Repeat each line of the material exactly.

··· Source excerpt ···

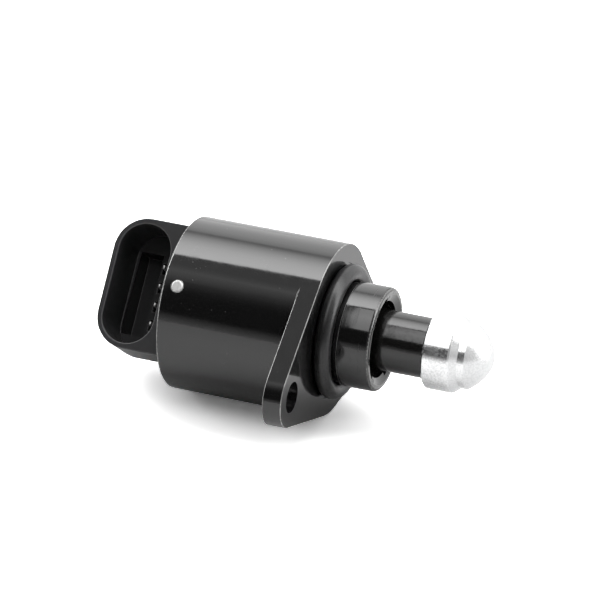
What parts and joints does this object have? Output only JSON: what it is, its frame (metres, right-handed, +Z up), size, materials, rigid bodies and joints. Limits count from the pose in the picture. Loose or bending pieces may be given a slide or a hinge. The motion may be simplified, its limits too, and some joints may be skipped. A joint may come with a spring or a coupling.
{
  "type": "idle air control valve",
  "caption": "Stepper-driven air valve: a flanged round can with a side-facing connector socket and a sliding tapered pintle in a keyed nose.",
  "frame": {"origin": "on the valve axis, in the plane of the flange's mounting face", "axes": "+X along the valve axis towards the pintle's tip, +Z up with the valve lying on its can and one ear"},
  "size_m": [0.0816, 0.0596, 0.036],
  "materials": {
    "can_paint": "gloss",
    "seal_rubber": "matte",
    "cover_plastic": "satin",
    "stake_metal": "satin",
    "terminal_metal": "polished",
    "stator_steel": "satin",
    "bobbin_plastic": "satin",
    "copper_wire": "gloss",
    "bright_steel": "polished",
    "bronze": "satin",
    "magnet": "satin",
    "hub_plastic": "satin",
    "sleeve_plastic": "gloss",
    "tip_aluminium": "polished"
  },
  "bodies": {
    "valve": {"housing": "can_paint", "mount_seal": "seal_rubber", "rear_cover": "cover_plastic", "cover_seal": "seal_rubber", "cover_pins": "stake_metal", "terminal_1": "terminal_metal", "terminal_2": "terminal_metal", "terminal_3": "terminal_metal", "terminal_4": "terminal_metal", "disc_spring": "bright_steel", "stator_cup_front": "stator_steel", "pole_plate_front": "stator_steel", "pole_plate_rear": "stator_steel", "stator_cup_rear": "stator_steel", "bobbin_front": "bobbin_plastic", "bobbin_rear": "bobbin_plastic", "winding_front": "copper_wire", "winding_rear": "copper_wire", "spring_seat": "bright_steel", "bearing_outer_ring": "bright_steel", "bearing_balls": "bright_steel", "bearing_cage": "bronze", "rear_bush": "bronze", "thrust_washer": "bronze", "preload_spring": "bright_steel"},
    "rotor": {"rotor_hub": "hub_plastic", "rotor_magnet": "magnet", "bearing_inner_ring": "bright_steel"},
    "pintle": {"lead_screw": "bright_steel", "pintle_sleeve": "sleeve_plastic", "pintle_tip": "tip_aluminium"}
  },
  "joints": [
    {"name": "rotor_spin", "type": "hinge", "parent": "valve", "child": "rotor", "pos_m": [-0.0196, 0, 0], "axis": [1, 0, 0], "range_deg": [-2880, 360]},
    {"name": "pintle_slide", "type": "slide", "parent": "valve", "child": "pintle", "axis": [1, 0, 0], "range_m": [-0.008, 0.001], "deforming": ["preload_spring"]}
  ],
  "couplings": [
    {"joint": "rotor_spin", "follows": "pintle_slide", "rad_per_m": 6283.2}
  ]
}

···

Solution for this task
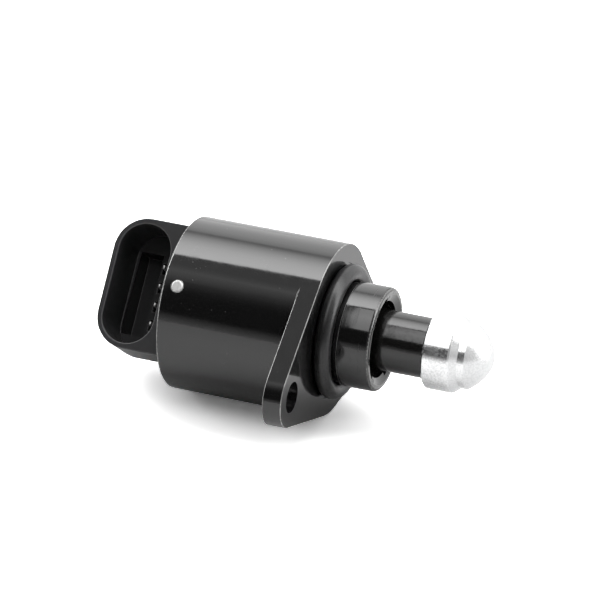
What parts and joints does this object have? Output only JSON: what it is, its frame (metres, right-handed, +Z up), size, materials, rigid bodies and joints. Limits count from the pose in the picture. Loose or bending pieces may be given a slide or a hinge. The motion may be simplified, its limits too, and some joints may be skipped. A joint may come with a spring or a coupling.
{
  "type": "idle air control valve",
  "caption": "Stepper-driven air valve: a flanged round can with a side-facing connector socket and a sliding tapered pintle in a keyed nose.",
  "frame": {"origin": "on the valve axis, in the plane of the flange's mounting face", "axes": "+X along the valve axis towards the pintle's tip, +Z up with the valve lying on its can and one ear"},
  "size_m": [0.0816, 0.0596, 0.036],
  "materials": {
    "can_paint": "gloss",
    "seal_rubber": "matte",
    "cover_plastic": "satin",
    "stake_metal": "satin",
    "terminal_metal": "polished",
    "stator_steel": "satin",
    "bobbin_plastic": "satin",
    "copper_wire": "gloss",
    "bright_steel": "polished",
    "bronze": "satin",
    "magnet": "satin",
    "hub_plastic": "satin",
    "sleeve_plastic": "gloss",
    "tip_aluminium": "polished"
  },
  "bodies": {
    "valve": {"housing": "can_paint", "mount_seal": "seal_rubber", "rear_cover": "cover_plastic", "cover_seal": "seal_rubber", "cover_pins": "stake_metal", "terminal_1": "terminal_metal", "terminal_2": "terminal_metal", "terminal_3": "terminal_metal", "terminal_4": "terminal_metal", "disc_spring": "bright_steel", "stator_cup_front": "stator_steel", "pole_plate_front": "stator_steel", "pole_plate_rear": "stator_steel", "stator_cup_rear": "stator_steel", "bobbin_front": "bobbin_plastic", "bobbin_rear": "bobbin_plastic", "winding_front": "copper_wire", "winding_rear": "copper_wire", "spring_seat": "bright_steel", "bearing_outer_ring": "bright_steel", "bearing_balls": "bright_steel", "bearing_cage": "bronze", "rear_bush": "bronze", "thrust_washer": "bronze", "preload_spring": "bright_steel"},
    "rotor": {"rotor_hub": "hub_plastic", "rotor_magnet": "magnet", "bearing_inner_ring": "bright_steel"},
    "pintle": {"lead_screw": "bright_steel", "pintle_sleeve": "sleeve_plastic", "pintle_tip": "tip_aluminium"}
  },
  "joints": [
    {"name": "rotor_spin", "type": "hinge", "parent": "valve", "child": "rotor", "pos_m": [-0.0196, 0, 0], "axis": [1, 0, 0], "range_deg": [-2880, 360]},
    {"name": "pintle_slide", "type": "slide", "parent": "valve", "child": "pintle", "axis": [1, 0, 0], "range_m": [-0.008, 0.001], "deforming": ["preload_spring"]}
  ],
  "couplings": [
    {"joint": "rotor_spin", "follows": "pintle_slide", "rad_per_m": 6283.2}
  ]
}